Ruffled Feathers In Latin America
Earlier this month, the Clinton administration announced plans for two security-related initiatives in Latin America, both apparently meant to underscore growing US confidence in the region's governments.
The US lifted its 20-year blanket ban on the transfer of high-tech weapons to Latin America and proposed to designate Argentina a non-NATO ally (a category heretofore reserved for a handful of countries like Israel, Jordan, and Korea that are close US partners in actively hostile situations).
The reaction in Latin America - particularly among the countries most affected - has been almost the opposite of what was intended. Instead of good will, the announcements provoked suspicions about US aims and rekindled some of the historic anxieties between Argentina, Brazil, and Chile. All this has occurred less than two months after the US constructively promoted a resolution in the Organization of American States calling for a legal framework to ensure advanced notification and greater transparency in arms acquisitions.
In itself, the decision to allow US companies once again to sell advanced weapons to Latin America was hardly unreasonable. The grounds for imposing the prohibition in the first place, back in 1977, have largely disappeared.
Repressive military regimes have been replaced by elected civilian governments. Aside from the festering frontier dispute between Ecuador and Peru, the countries of the region are at peace with one another. The prospect of armed conflict across borders has never been lower. Military expenditures, not very high by international standards to begin with, have been dropping steadily and sharply almost everywhere.
The opponents of renewed US sales have exaggerated the danger that they would spark a new regional arms race - generating new frictions and squandering resources that would be better used for social purposes. After all, the countries have long had access to similar weapons from European suppliers.
But the US decision ending the bar on arms transfers was not universally welcomed in Latin America. The Argentine government, which for most of this decade has been Washington's staunchest supporter in the region, was strongly opposed. Argentina does not, at this time, want to spend money on sophisticated weapons; nor, however, does it want its military officers envious of their neighbors and alienated from their government. Brazil was ambivalent. It may soon be in the market for jet aircraft and other advanced weapons, but does not appreciate the prospect of increased pressure - from its military or from US manufacturers - to buy now. Even the Chileans, who have announced plans for major purchases of military hardware and thus stand to benefit first from the new US policy, resent the implication that the US has bestowed a special favor on them.
The US decision to make Argentina a special military ally also has some justification. Argentina was the only Latin American country to volunteer troops for the Gulf war. It has regularly sent troops to international peacekeeping missions, including to such US priority spots as Haiti and Bosnia. In almost every instance, Argentina has energetically supported US security and arms control initiatives. Further, the US action may alleviate the concerns of Argentina's military forces about Chilean arms purchases from the US.

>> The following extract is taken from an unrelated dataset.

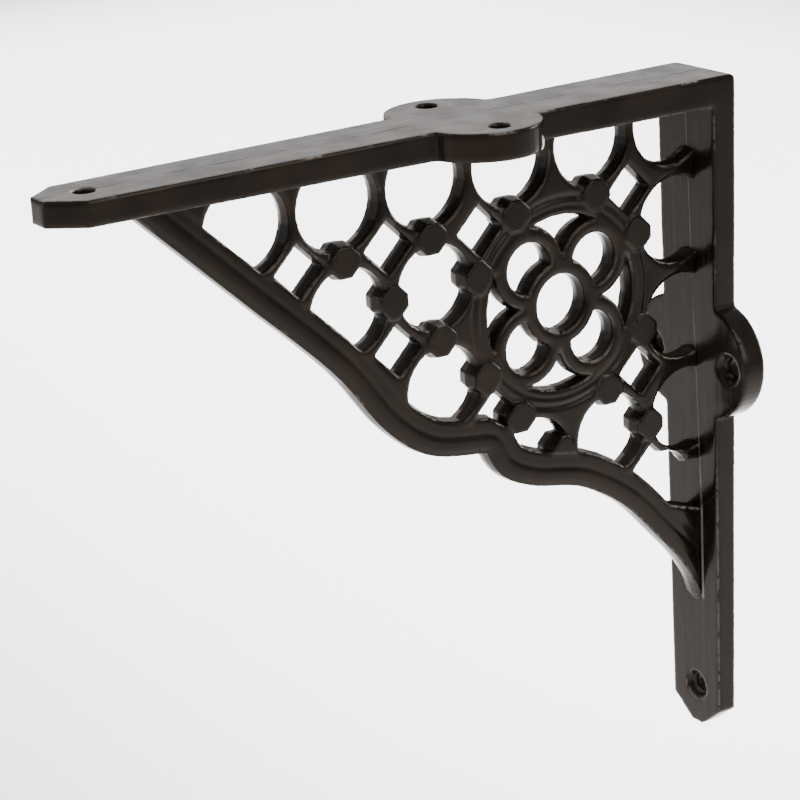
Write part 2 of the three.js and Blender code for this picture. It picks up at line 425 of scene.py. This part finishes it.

Still, singling out Argentina was bound to rankle Chile and Brazil and create some apprehension about US motives. Both countries see themselves as strong allies of the US, and want to be on equal footing with other Latin American nations in their security relations with Washington.
There was no need for the US to make these decisions now. Neither decision serves any particularly urgent purpose. Neither advances any strong US interest in Latin America. Backtracking or recanting is not the answer. It would add to the confusion and rancor among Latin American governments.
What the US should do, instead, is to shape a coherent policy framework that will guide and anchor future decisions, and help to explain them to others. The US should be working with every country in the hemisphere to develop arms control and restraint arrangements that will build confidence among nations and strengthen civilian control of armed forces.
That will contribute more to peace and genuine security in Latin America than a unilateral US embargo on advanced military sales.
* Peter Hakim is president of the Inter-American Dialogue in Washington.